The way to gradually move asymmetry towards neutrality is to always start sharpening on the left side, always draw the first burr on the left side; and to use as few strokes as necessary on the right side to chase the burr (flip it back over).  Even if you don't start with anything coarser than the 1.2K you should see the left side bevel start to grow to reasonable proportions after the second or third sharpening session. 
 

In my experience a ratio of asymmetry of 2:1 (as near as you can estimate it) will get nearly all of the benefits of asymmetry without catching much in the way of its drawbacks.  Speaking of ratios, smile when you see anyone write 70/30.  Who can gauge 7:3 by eye? 

Fujiwara's stock factory edge angle is 15* on each side.

Use the Magic Marker trick, to help you see and compare bevel widths. 
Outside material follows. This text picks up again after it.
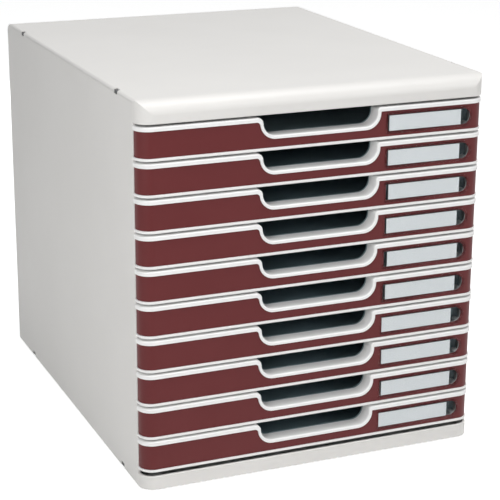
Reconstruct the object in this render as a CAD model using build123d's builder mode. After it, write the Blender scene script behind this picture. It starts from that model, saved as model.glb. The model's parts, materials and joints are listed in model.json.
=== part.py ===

Hold off on the Beston 500 until you can make the Rika sing. 

BDL


----------



## chrismit (Nov 18, 2012)

Thanks guys, that's pretty much the same response I got from Mark at Cktg. He was great at responding to me promptly. I'm excited to know it's something I'll be able to work on myself. I have to admit I really like the wa handle am and looking forward to learning to sharpen. I'm sure there will be many more questions about sharpening in the future. Thanks for all your help


----------